Each time a thread within the Genode system triggers a page fault, the kernel reflects the page fault along with the fault information as a message to the user-level page-fault handler residing in core. The fault information comprises the identity and instruction pointer of the faulted thread, the page-fault address, and the fault type (read, write, execute). The page-fault handler represents each thread as a so-called pager object, which encapsulates the subset of the thread's interface that is needed to handle page faults. For handling the page fault, the page-fault handler first looks up the pager object that belongs to the faulting thread's identity, analogously to how an RPC entrypoint looks up the RPC object for an incoming RPC request. Given the pager object, the fault is handled by calling the pager function with the fault information as argument. This function is implemented by the so-called Rm_client (repos/base/src/core/region_map_component.cc), which represents the association of the pager object with its virtual address space (region map). Given the context information about the region map of the thread's PD, the pager function looks up the region within the region map, on which the page fault occurred. The lookup results in one of the following three cases:

Region is populated with a dataspace

If a dataspace is attached at the fault address, the backing store of the dataspace is determined. Depending on the kernel, the backing store may be a physical page, a core-local page, or another reference to a physical memory page. The pager function then installs a memory mapping from the virtual page where the fault occurred to the corresponding part of the backing store.

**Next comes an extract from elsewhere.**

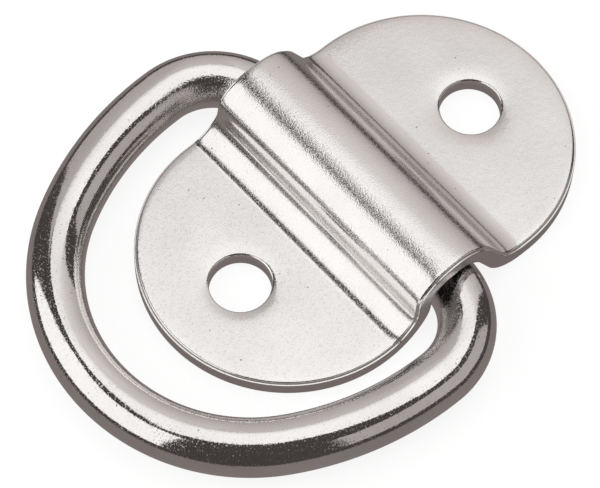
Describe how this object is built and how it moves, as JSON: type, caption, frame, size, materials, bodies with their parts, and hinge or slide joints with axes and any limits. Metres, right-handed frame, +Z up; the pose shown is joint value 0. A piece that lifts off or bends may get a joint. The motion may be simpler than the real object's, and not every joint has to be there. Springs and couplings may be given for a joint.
{
  "type": "lashing ring",
  "caption": "D-shaped steel ring held by its straight leg in a pressed saddle plate that screws down flat; the ring folds over either way.",
  "frame": {"origin": "on the mounting surface, midway between the two fixing holes, under the middle of the saddle", "axes": "+X along the plate, away from the lobe that the ring lies around at rest; +Y along the saddle, which is the ring's hinge line; +Z up, away from the mounting surface"},
  "size_m": [0.0629, 0.0494, 0.0093],
  "materials": {
    "plated_sheet": "bright zinc plating over pressed sheet steel, satin and slightly warm",
    "plated_rod": "bright zinc plating over drawn round bar, glossier than the plate, with fine draw and bend marks"
  },
  "bodies": {
    "plate": {"saddle_plate": "plated_sheet"},
    "ring": {"d_ring": "plated_rod"}
  },
  "joints": [
    {"name": "ring_fold", "type": "hinge", "parent": "plate", "child": "ring", "pos_m": [0, 0, 0.003], "axis": [0, 1, 0], "range_deg": [0, 180]}
  ]
}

Region is populated with a managed dataspace

If the fault occurred within a region where a managed dataspace is attached, the fault handling is forwarded to the region map that represents the managed dataspace.

Region is empty

If no dataspace could be found at the fault address, the fault cannot be resolved. In this case, core submits an region-map-fault signal to the region map where the fault occurred. This way, the region-map client has the chance to detect and possibly respond to the fault. Once the signal handler receives a fault signal, it is able to query the fault address from the region map. As a response to the fault, the region-map client may attach a dataspace at this address. This attach operation, in turn, will prompt core to wake up the thread (or multiple threads) that faulted within the attached region. Unless a dataspace is attached at the page-fault address, the faulting thread remains blocked. If no signal handler for region-map faults is registered for the region map, core prints a diagnostic message and blocks the faulting thread forever.

To optimize the TLB footprint and the use of kernel memory, region maps do not merely operate at the granularity of memory pages but on address ranges whose size and alignment are arbitrary power-of-two values (at least as large as the size of the smallest physical page). The source and destinations of memory mappings may span many pages. This way, depending on the kernel and the architecture, multiple pages may be mapped at once, or large page-table mappings can be used.